If you are implementing a new lakehouse architecture, migrating on-premises ETL to AWS, or centralizing metadata in AWS Glue Data Catalog, create at least three scenarios: conservative, expected, and growth. Scenario planning is often more useful than a single point estimate because it gives finance, engineering, and leadership a realistic cost range.
Final Takeaway
An AWS Glue cost calculator is most valuable when it is used as a decision tool, not just a pricing widget. It should help you understand the tradeoff between data freshness, engineering simplicity, governance quality, and monthly spend. Compute cost is often the biggest factor, especially for long running streaming jobs, but metadata, requests, and operational habits also matter.

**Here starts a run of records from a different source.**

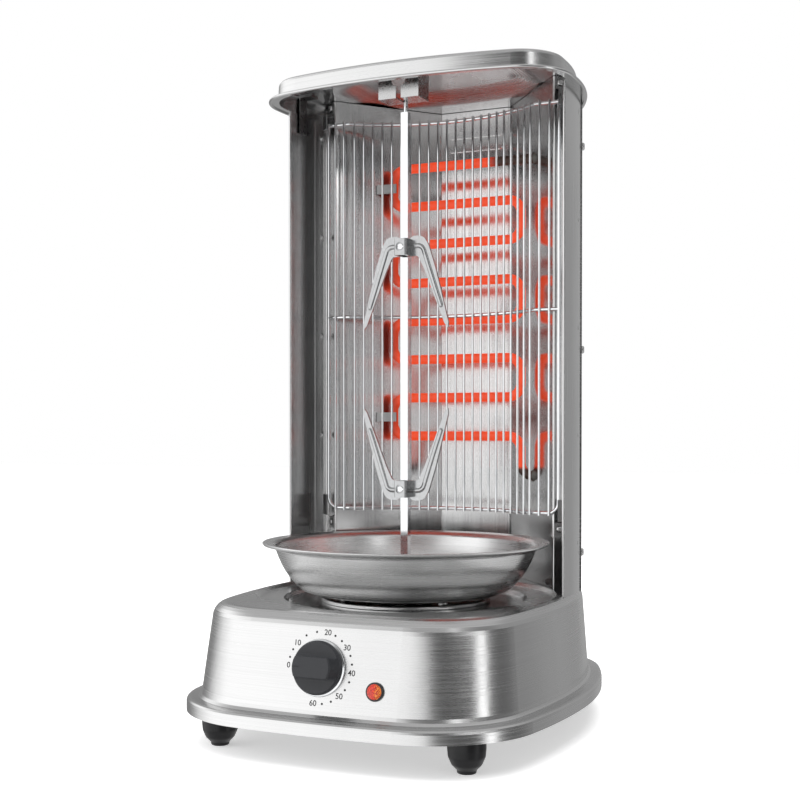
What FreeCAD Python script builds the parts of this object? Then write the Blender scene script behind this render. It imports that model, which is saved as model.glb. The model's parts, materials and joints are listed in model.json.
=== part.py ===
import FreeCAD, Part
import math
import os

# Upright rotisserie oven: a drafted base with the timer and the drive, a three-sided tower with
# the heater behind a wire grille, and a pressed lid that carries the top of the spit.
# Millimetres, +Z up, -Y to the front. Everything is drawn about the spit's axis and is moved at
# export, so that the origin lies on the floor under the middle of the footprint.

V = FreeCAD.Vector
UP = V(0, 0, 1)
FRONT = V(0, -1, 0)

# ---- driving dimensions ---------------------------------------------------------------------
BASE_HALF = 145.0           # half width of the skirt
BASE_FRONT = -164.8
BASE_REAR = 188.0
AXIS_Y = -(BASE_FRONT + BASE_REAR) / 2      # where the spit's axis stands, from the footprint's middle
SKIRT_Z = 25.0
LEDGE_Z = 35.0
LEDGE_ROUND = 5.0           # hollow where the ledge meets the wall
LEDGE = 11.5                # how far the wall stands in from the skirt
TOP_Z = 105.0
TOP_INSET = 18.0            # the drafted wall's inset at the top
BASE_LEAN = 6.0             # how far the top lies behind the skirt's middle
TOP_ROUND = 11.0
SHEET = 1.0                 # sheet metal
WALL_DRAFT = (TOP_INSET - LEDGE) / (TOP_Z - LEDGE_Z - LEDGE_ROUND)
BOTTOM_Z = SKIRT_Z + 2.2    # underside of the bottom plate
BOTTOM_T = 1.2
TAB_RUN = 34.0              # how far the corner tabs over the bottom plate reach in
FEET = [(sx * 98, y) for sx in (-1, 1) for y in (-119, 128)]
FOOT_R = 13.5
FOOT_BORE = 9.0             # depth of the counterbore in a foot
SCREW_HOLE = 1.7            # clearance radius for the 3 mm screws
CORD_R = 6.0
CORD_X = -45.0
CORD_Z = 58.0

DISH_R = 119.0              # pressed rings of the base's top
RING_R = 96.0
DISH_Z = 101.8
RING_Z = 99.0
SEAT_R = 67.0               # plate under the drip pan
SEAT_Z = 102.0
PAN_Z = 104.6               # underside of the drip pan
PAN_RIM_Z = 145.6
PAN_R = 113.3

LID_LIP_Z = 504.0
TOWER_HALF = 121.5
TOWER_WIDE_Y = 30.0         # where the tower is widest, which is its front edge
TOWER_REAR = 162.0
TOWER_TOP = LID_LIP_Z       # the lid's lip rests on the sheets
WALL_END_Y = 118.0          # where the side walls pass behind the rear cover's edge
WALL_SCREW_Y = 108.0
WALL_SCREW_Z = (132.0, 300.0, 468.0)
RIVET_Y = 79.0              # rivets that hold the reflectors' laps on the walls
RIVET_Z = (142.0, 229.0, 316.0, 403.0, 490.0)
LAP = (71.0, 88.0)          # the reflectors' laps on the walls, front and rear edge
VENT_ROWS = (140, 150, 160, 170, 452, 462, 472, 482, 492)
FLANGE_FRONT = (99.0, 72.0)         # folded corner between the flange and the reflector
REFLECTOR_REAR = (33.0, 156.0)
REFLECTOR_TOP = 518.6
REFLECTOR_T = 0.8
RIB_Z = (474.0, 486.0, 498.0)       # pressed ribs of the rear reflector

LID_TOP_Z = 520.0
LID_CROWN = 8.0             # how much the lid's middle rises above its edge
LID_HALF = 130.0
LID_FRONT = -31.0
BRACKET_SCREW = (22.0, -4.0)        # screws of the spit's upper bracket, through the lid
LID_CLEAR_X = 111.5         # the reflectors are cut back here, inside the lid's wall
LID_LIP = 7.5               # width of the rolled lip
LID_REAR = TOWER_REAR + 8.5
CROWN_MARGIN = 40.0         # flat margin round the crown
CROWN_RUN = 30.0            # over which it rises

SPIT = 6.0                  # square bar
SPIT_TOP = 483.5
SPIT_BOTTOM = 94.5
PIN_R = 1.7
PIN_TOP = 507.0
SPIT_FIT = 0.1              # play of the bar in what turns with it

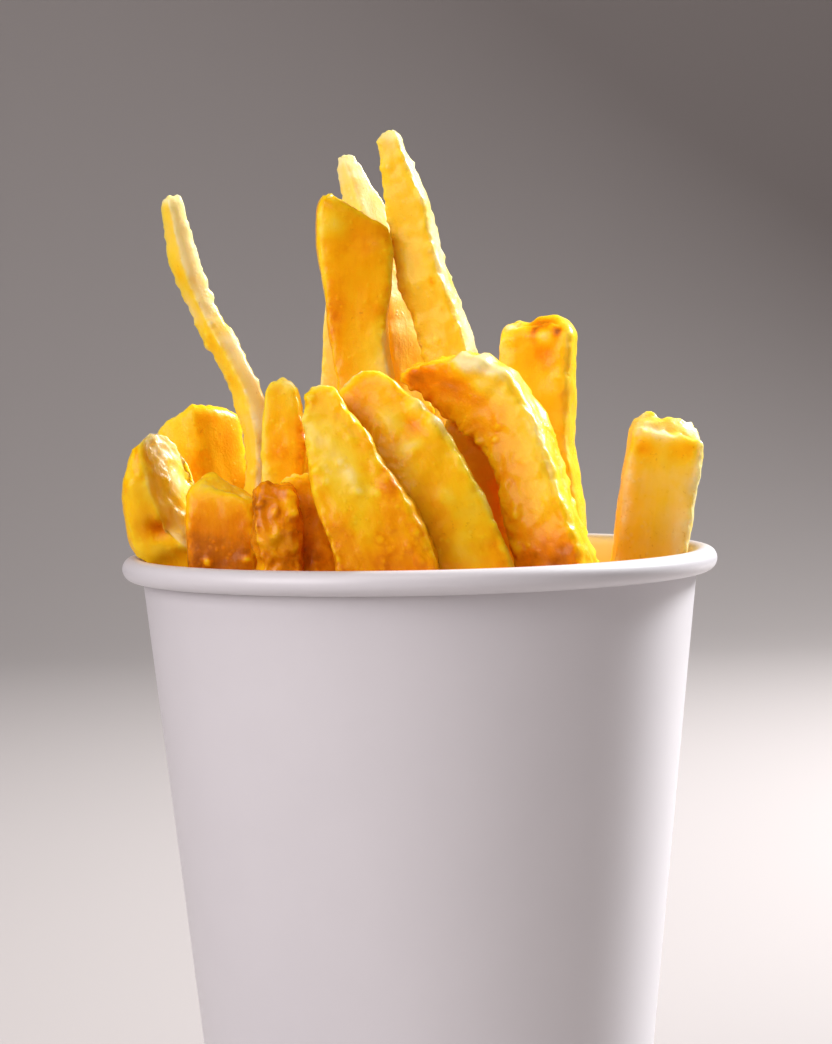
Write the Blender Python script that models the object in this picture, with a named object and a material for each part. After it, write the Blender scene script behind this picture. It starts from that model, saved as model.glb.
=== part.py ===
"""Thick-cut french fries standing in a round white paper cup.

The cup is a conical paper wall with a rolled rim and a folded foot, and a base disc with a
skirt that sits in the fold. The fries are one solid: a packed heap that fills the cup, with
every fry that stands out of it joined on. Sizes are in millimetres and are turned into metres
where the meshes are made. +Z is up, and the origin is under the middle of the cup.
"""
import math
from dataclasses import dataclass

import bmesh
import bpy
import numpy as np
from mathutils import Matrix, Vector

MM = 0.001
SAME_POINT = 0.001
SLIVER = 0.02

# Cup
CUP_HEIGHT = 110.0
RIM_RADIUS = 45.0
BEAD_RADIUS = 1.75
PAPER = 0.6
WALL_SLOPE = 0.105
FOOT_FOLD_HEIGHT = 7.4
BASE_TOP = 8.6
SKIRT_BOTTOM = 1.3
FOOT_CHAMFER = 0.3
GAP = 0.3
TURN_STEPS = 60
BEAD_STEP = math.radians(30.0)
BEAD_POINTS = 11
OVER_BEAD_POINTS = 4

BEAD_CENTRE_Z = CUP_HEIGHT - BEAD_RADIUS
BEAD_CENTRE_R = RIM_RADIUS - BEAD_RADIUS
INNER_RIM_RADIUS = RIM_RADIUS - 2.0 * BEAD_RADIUS

# Heap of fries inside the cup
HEAP_TOP = 101.0
HEAP_DIP = 16.0
HEAP_DIP_CENTRE = (29.0, 12.0)
HEAP_DIP_RADIUS = 18.0
HEAP_BUMP = 1.8
HEAP_WAVES = (0.45, 0.38)
HEAP_TURN_STEPS = 36
HEAP_RINGS = 6
CUTTER_RADIUS = 60.0

# One fry's mesh: shares of its half width, then lengths
SECTION_BEVEL = 0.32
TIP_INSET = 0.22
TIP_DROP = 1.0
RING_SPACING = 5.5
TANGENT_STEP = 0.2
FEWEST_RINGS = 3

# Finishes: red, green, blue, roughness
PAPER_WHITE = (0.80, 0.79, 0.80, 0.45)
FRIED_GOLD = (0.85, 0.48, 0.07, 0.40)


@dataclass(frozen=True)
class Fry:
    """One fry: its middle line from foot to tip, as (x, y, z, width, depth) stations.

    With no roll, the width lies across X and the depth along Y. roll gives the turn about the
    middle line at the foot and at the tip, in degrees. tip_rise is how much further the tip's
    +width side reaches than its other side.
    """

    name: str
    stations: tuple
    roll: tuple = (0.0, 0.0)
    tip_rise: float = 0.0


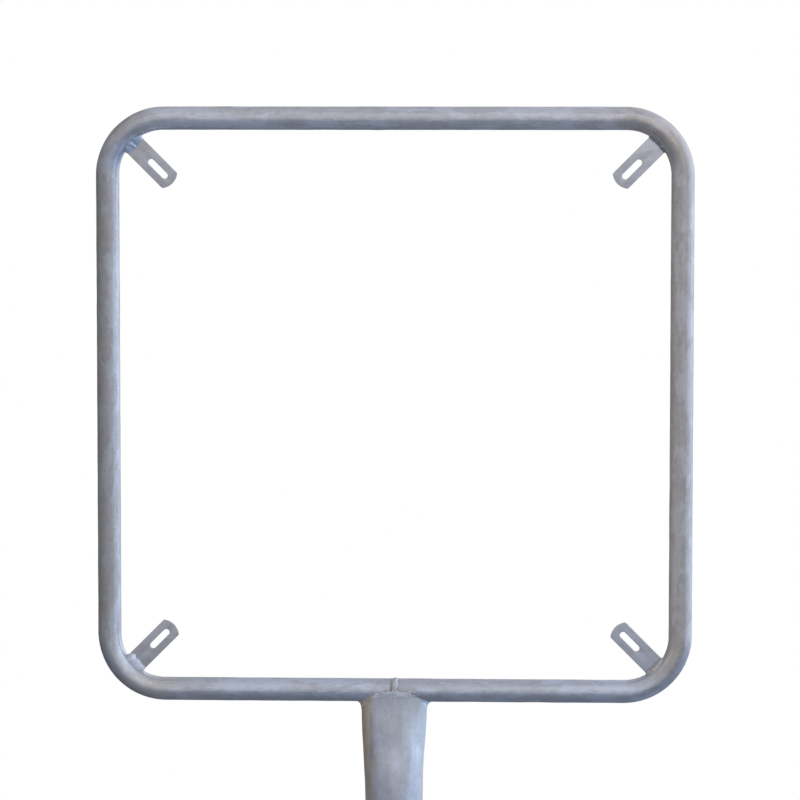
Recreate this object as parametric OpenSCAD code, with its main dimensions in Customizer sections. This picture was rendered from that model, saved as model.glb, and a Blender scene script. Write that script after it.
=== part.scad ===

By estimating batch ETL, streaming, crawlers, catalog storage, and request volumes separately, you gain the clarity needed to optimize the parts of your stack that actually drive spend.
Use the calculator above to model your current environment, then try a few optimization scenarios. Reduce DPU allocation, shorten runtimes, lower crawler frequency, or trim excess metadata. You may discover that small architectural changes produce significant savings without reducing reliability or analytics value. That is the real purpose of an expert-level AWS Glue cost calculator: informed decisions, predictable budgets, and a data platform that scales intelligently.